Condition for BGP ECMP: Routes must have the same first eight attributes defined in the preceding "Policies for BGP Route Selection".
BGP adopts the following policies for the BGP speaker to advertise routes:
Advertises only the optimal route to its peer when there are multiple valid routes.
Advertises the routes learned from EBGP devices to all BGP peers, including EBGP peers and IBGP peers.
Does not advertise the routes learned from IBGP devices to its IBGP peers.
Advertises the routes learned from IBGP devices to its EBGP peers.
Advertises all BGP optimal routes to new peers when the peer relationship is established.
IBGP and IGP are synchronized to prevent unreachable routes being imported to the external AS devices.

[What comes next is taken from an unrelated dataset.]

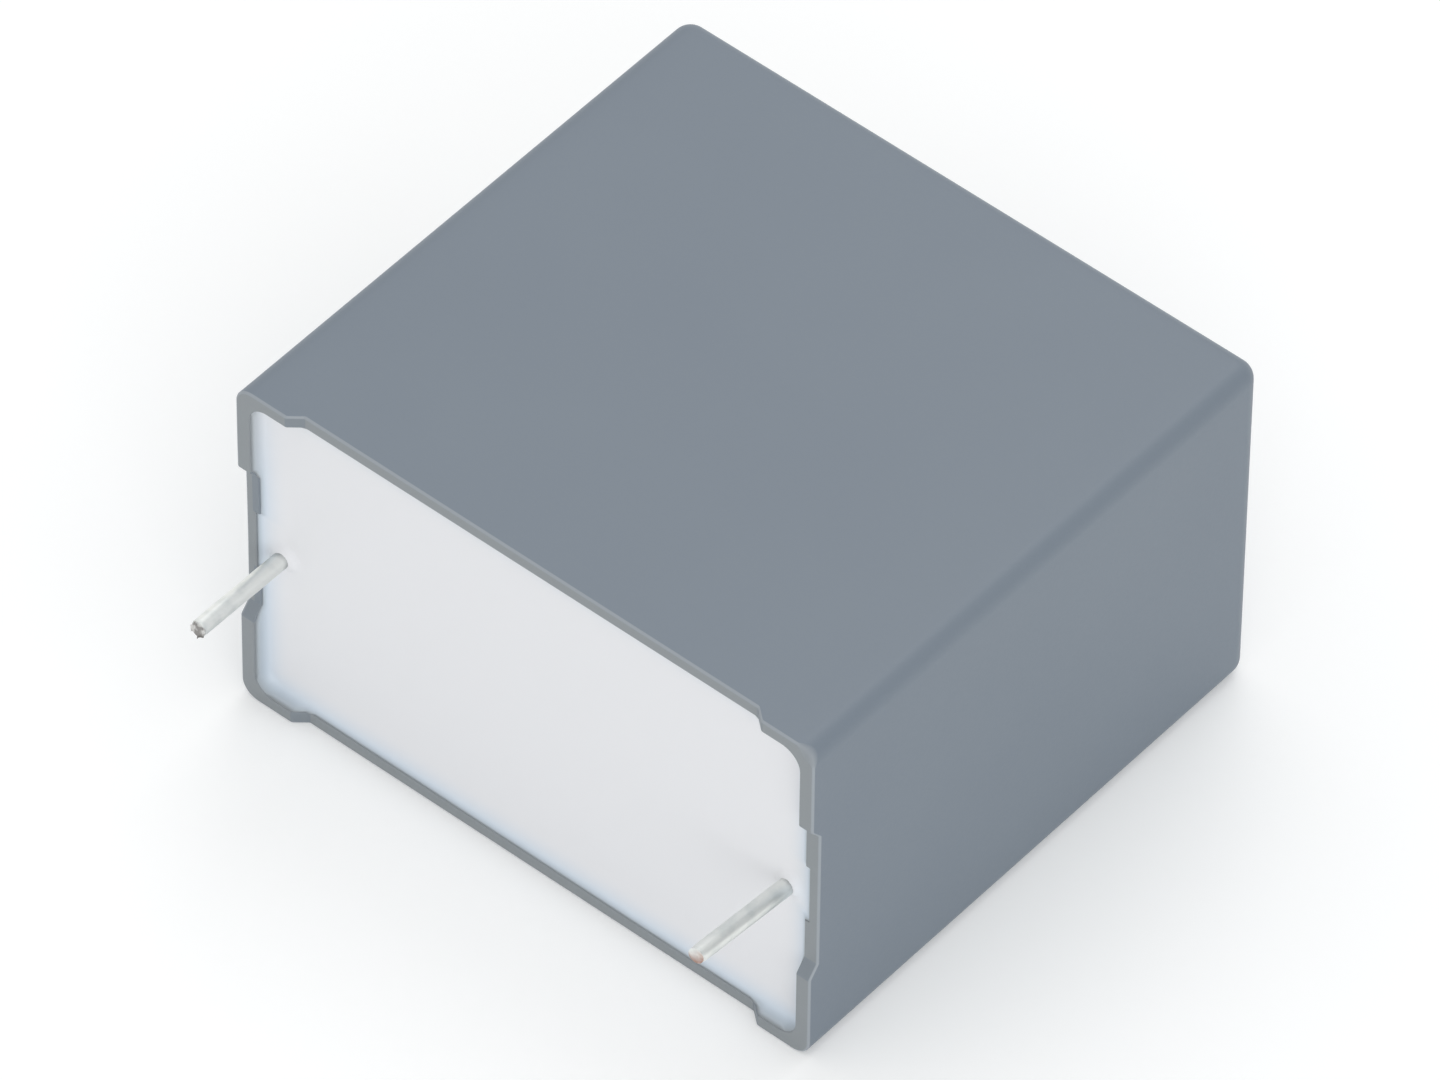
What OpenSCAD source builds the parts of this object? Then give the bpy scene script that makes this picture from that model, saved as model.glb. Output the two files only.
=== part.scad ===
// Box film capacitor with two radial wire leads, lying on one of its wide faces.
// X runs from lead to lead, +Y from the feet to the closed end, and +Z up through the thickness.
// The origin is the middle of the lead pattern, in the plane of the feet.

/* [Lead spacing] */
// Distance between the axes of the two leads
lead_pitch = 27.5; // [22.5:0.5:37.5]
// Distance from the axis of a lead to the outside of the case beside it
lead_inset = 2; // [2:0.1:3]

/* [Case] */
// Height of the case from its feet to its closed end
case_height = 29; // [27:0.5:36]
// Thickness of the case across its two wide faces
case_thickness = 19; // [15:0.5:20]
// Rounding of the outer edges
edge_radius = 0.9; // [0.5:0.1:1.5]
// Wall at the two narrow ends
end_wall = 0.75; // [0.6:0.05:0.9]
// Wall at the two wide faces
side_wall = 0.65; // [0.5:0.05:1.2]
// Wall at the closed end
roof_wall = 0.9; // [0.6:0.1:1.6]
// Rounding of the four upright corners inside
cavity_radius = 1; // [0.5:0.1:2]

/* [Rim] */
// Depth of the relief between the corner feet
relief_depth = 0.5; // [0.3:0.05:0.6]
// Length of the ramp from a foot down to the relief
ramp_length = 0.6; // [0.3:0.05:1.5]
// Length of a corner foot along the wide face
wide_foot = 2.8; // [2:0.1:6]
// Length of a corner foot along the narrow end
narrow_foot = 4.9; // [3:0.1:5.5]
// Width of the guide groove behind each lead
guide_width = 3.35; // [2.5:0.05:5]
// Depth of the guide groove
guide_depth = 0.22; // [0.1:0.01:0.35]

/* [Resin] */
// Depth of the flat resin below the plane of the feet
resin_level = 0.9; // [0.9:0.05:1.5]
// Height that the resin climbs up the walls
wall_climb = 0.25; // [0.1:0.05:0.3]
// Width of the band in which the resin rises to a wall
climb_width = 1.6; // [1:0.1:2.5]
// Height that the resin climbs up each lead
lead_climb = 0.35; // [0.2:0.05:0.4]
// Radius of the resin cone around each lead
lead_cone = 1; // [0.8:0.05:1.1]

/* [Leads] */
// Diameter of the lead wire
lead_diameter = 0.8; // [0.6:0.1:1]
// Length of the leads beyond the feet
lead_length = 5; // [3:0.5:25]
// Thickness of the wire where it is pressed flat for welding
weld_flat = 0.5; // [0.3:0.05:0.55]
// Width of the flattened wire
weld_width = 1; // [0.8:0.1:1.6]
// Length of the neck between the round and the flattened wire
neck_length = 1.4; // [0.8:0.1:2]
// Length of the flattened wire along the metal end layer
weld_length = 15; // [8:0.5:18]

/* [Winding] */
// Resin between the winding and each wide face
winding_side_gap = 1.05; // [0.5:0.05:2]
// Resin between the winding and the resin surface or the closed end
winding_end_gap = 1.3; // [1:0.1:2.5]
// Thickness of the sprayed metal layer on each end of the winding
spray_layer = 0.5; // [0.2:0.05:1]

/* [Hidden] */
$fn = 96;

left = -1;
right = 1;
// How far a cutting shape runs past the face that it opens
past = 1;
// Straight steps that draw the curve of the climbing resin
climb_steps = 7;
// Width of the ring that ends the resin cone at the wire
cone_lip = 0.05;

lead_radius = lead_diameter / 2;
case_length = lead_pitch + 2 * lead_inset;
cavity_length = case_length - 2 * end_wall;
cavity_thickness = case_thickness - 2 * side_wall;
cavity_end = case_height - roof_wall;
contact_level = resin_level - wall_climb;
neck_start = resin_level - lead_climb;
flat_start = neck_start + neck_length;
// The neck ends inside the flattened wire
neck_end_radius = weld_flat / 3;

winding_start = resin_level + winding_end_gap;
winding_height = cavity_end - winding_end_gap - winding_start;
winding_thickness = cavity_thickness - 2 * winding_side_gap;
winding_middle = winding_start + winding_height / 2;
// The flattened wire lies on the outside of the metal end layer
winding_half = lead_pitch / 2 - weld_flat / 2;
film_half = winding_half - spray_layer;

case_grey = [0.51, 0.55, 0.59];
resin_white = [0.88, 0.88, 0.89];
film_silver = [0.78, 0.79, 0.80];
zinc_grey = [0.60, 0.61, 0.62];
tin_silver = [0.80, 0.81, 0.80];

// Extrudes a section drawn in X and Z from y0 to y1
module upright(y0, y1) {
    translate([0, y1, 0]) rotate([90, 0, 0]) linear_extrude(y1 - y0) children();
}

// Extrudes an outline drawn in Y and Z from x0 to x1
module crosswise(x0, x1) {
    translate([x0, 0, 0]) rotate([90, 0, 90]) linear_extrude(x1 - x0) children();
}

module rounded_section(width, height, radius) {
    square([width - 2 * radius, height], center = true);
    square([width, height - 2 * radius], center = true);
    for (sx = [-1, 1], sy = [-1, 1])
        translate([sx * (width / 2 - radius), sy * (height / 2 - radius)]) circle(radius);
}

// A box outline that is square at the feet and rounded at the closed end
module closed_end_outline(width) {
    translate([-width / 2, -past]) square([width, case_height - edge_radius + past]);
    translate([-width / 2 + edge_radius, 0]) square([width - 2 * edge_radius, case_height]);
    for (side = [-1, 1])
        translate([side * (width / 2 - edge_radius), case_height - edge_radius]) circle(edge_radius);
}

module case_outside() {
    intersection() {
        upright(0, case_height) rounded_section(case_length, case_thickness, edge_radius);
        translate([0, 0, -case_thickness / 2])
            linear_extrude(case_thickness) closed_end_outline(case_length);
        crosswise(-case_length / 2, case_length / 2)
            rotate(-90) mirror([1, 0]) closed_end_outline(case_thickness);
    }
}

module cavity_section() {
    rounded_section(cavity_length, cavity_thickness, cavity_radius);
    square([cavity_length + 2 * guide_depth, guide_width], center = true);
}

// The outline of the relief between two feet, for a side of the given width
module relief_outline(width, foot) {
    top = width / 2 - foot;
    floor_half = top - ramp_length;
    polygon([[-top, -past], [top, -past], [top, 0], [floor_half, relief_depth],
             [-floor_half, relief_depth], [-top, 0]]);
}

module case() {
    color(case_grey) difference() {
        case_outside();
        upright(-past, cavity_end) cavity_section();
        translate([0, 0, -case_thickness / 2 - past])
            linear_extrude(case_thickness + 2 * past) relief_outline(case_length, wide_foot);
        crosswise(-case_length / 2 - past, case_length / 2 + past)
            rotate(-90) mirror([1, 0]) relief_outline(case_thickness, narrow_foot);
    }
}

// Level of the resin at a share of the way in from a wall
function climb_level(share) = resin_level - wall_climb * pow(1 - share, 2);

// The space over the resin, seen along a wall, with the resin curving up to both sides
module dish_outline(width) {
    rise = [for (i = [0:climb_steps]) [i * climb_width / climb_steps, climb_level(i / climb_steps)]];
    near = [for (p = rise) [p[0] - width / 2, p[1]]];
    far = [for (i = [climb_steps:-1:0]) [width / 2 - rise[i][0], rise[i][1]]];
    polygon(concat(near, far, [[width / 2, contact_level - past], [-width / 2, contact_level - past]]));
}

module resin_dish() {
    intersection() {
        translate([0, 0, -case_thickness / 2])
            linear_extrude(case_thickness) dish_outline(cavity_length);
        crosswise(-case_length / 2, case_length / 2)
            rotate(-90) mirror([1, 0]) dish_outline(cavity_thickness);
    }
}

// Resin drawn up around a lead
module resin_cone(side) {
    lip = lead_radius + cone_lip;
    curve = [for (i = [0:climb_steps])
        [lip + (lead_cone - lip) * (1 - i / climb_steps), lead_climb * pow(i / climb_steps, 2)]];
    translate([side * lead_pitch / 2, resin_level, 0]) rotate([90, 0, 0])
        rotate_extrude() polygon(concat([[0, -lead_climb], [lead_cone, -lead_climb]], curve,
                                        [[0, lead_climb]]));
}

module potting_resin() {
    color(resin_white) difference() {
        union() {
            difference() {
                upright(contact_level, cavity_end) cavity_section();
                resin_dish();
            }
            resin_cone(left);
            resin_cone(right);
        }
        roll(-winding_half, winding_half);
        lead_form(left);
        lead_form(right);
    }
}

// The flattened roll, with round ends, between two planes along X
module roll(x0, x1) {
    straight = winding_height - winding_thickness;
    crosswise(x0, x1) translate([winding_middle, 0]) {
        square([straight, winding_thickness], center = true);
        for (side = [-1, 1]) translate([side * straight / 2, 0]) circle(d = winding_thickness);
    }
}

module film_winding() {
    color(film_silver) roll(-film_half, film_half);
}

module end_spray_left() {
    color(zinc_grey) roll(-winding_half, -film_half);
}

module end_spray_right() {
    color(zinc_grey) roll(film_half, winding_half);
}

// Round wire outside the resin, a swaged neck, and a flat that is welded to the end layer
module lead_form(side) {
    translate([side * lead_pitch / 2, 0, 0]) {
        translate([0, neck_start, 0]) rotate([90, 0, 0])
            cylinder(r = lead_radius, h = neck_start + lead_length);
        translate([0, neck_start, 0]) rotate([-90, 0, 0])
            cylinder(r1 = lead_radius, r2 = neck_end_radius, h = neck_length);
        translate([-weld_flat / 2, flat_start, -weld_width / 2])
            cube([weld_flat, weld_length, weld_width]);
    }
}

module lead_left() {
    color(tin_silver) lead_form(left);
}

module lead_right() {
    color(tin_silver) lead_form(right);
}

case();
potting_resin();
film_winding();
end_spray_left();
end_spray_right();
lead_left();
lead_right();
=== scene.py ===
"""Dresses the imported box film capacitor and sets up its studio.

The moulded case, the cast resin and the two wire leads are modelled here in full and stand for their
CAD solids. The winding and its sprayed ends, which are sealed inside, keep their CAD shapes and get
finishes of their own. Sizes in the classes are millimetres, and every mesh is written in metres.
"""

import logging
import math
from collections.abc import Callable
from dataclasses import dataclass, field
from enum import Enum
from functools import partial

import bmesh
import bpy
from bpy.types import ID, Material, Node, NodeOutputs, NodeSocket, NodeTree, Object, World
from mathutils import Matrix, Vector


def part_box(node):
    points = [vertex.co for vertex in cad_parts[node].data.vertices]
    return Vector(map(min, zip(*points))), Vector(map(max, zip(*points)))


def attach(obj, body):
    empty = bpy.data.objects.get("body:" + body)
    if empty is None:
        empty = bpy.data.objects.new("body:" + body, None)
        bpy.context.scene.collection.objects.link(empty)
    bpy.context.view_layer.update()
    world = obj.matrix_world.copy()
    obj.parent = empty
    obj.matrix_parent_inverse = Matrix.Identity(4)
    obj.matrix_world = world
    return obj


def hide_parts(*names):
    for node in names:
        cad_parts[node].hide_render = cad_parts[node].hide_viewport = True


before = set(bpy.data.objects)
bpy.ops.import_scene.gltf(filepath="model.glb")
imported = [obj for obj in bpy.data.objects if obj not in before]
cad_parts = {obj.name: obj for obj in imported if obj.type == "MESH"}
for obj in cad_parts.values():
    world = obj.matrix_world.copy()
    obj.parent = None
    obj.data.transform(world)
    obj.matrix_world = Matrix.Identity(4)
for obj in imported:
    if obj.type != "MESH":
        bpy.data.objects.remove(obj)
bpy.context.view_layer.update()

MM = 0.001
# Points closer than this, in millimetres, are one point
SAME_POINT = 0.0004
log = logging.getLogger("capacitor")

# The kinds of node that many trees share
MATH = "ShaderNodeMath"
MIX = "ShaderNodeMix"
MAP_RANGE = "ShaderNodeMapRange"
NOISE = "ShaderNodeTexNoise"
COORDS = "ShaderNodeTexCoord"
STORED = "ShaderNodeAttribute"
BUMP = "ShaderNodeBump"
PRINCIPLED = "ShaderNodeBsdfPrincipled"
OUTPUT = "ShaderNodeOutputMaterial"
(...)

If a non-BGP device in an AS provides forwarding service, IP packets forwarded by this AS might be discarded because the destination address is unreachable. As shown in Figure 2, RouterE learns route 8.0.0.0/8 of RouterA from RouterD through BGP, and then forwards the packet to RouterD. RouterD searches the routing table and detects that the next hop is RouterB. RouterD forwards the packet to RouterC through route iteration, because RouterD obtained a route to RouterB through IGP. RouterC, however, does not obtain the route to 8.0.0.0/8 and discards the packet.
If synchronization is configured, devices check the IGP routing table before they add the IBGP route to the routing table and advertising it to the EBGP peers. The IBGP route is added to the routing table and advertised to EBGP peers only when IGP obtains this IBGP route.
The synchronization can be disabled in the following cases:
In the FW, the synchronization function is disabled by default.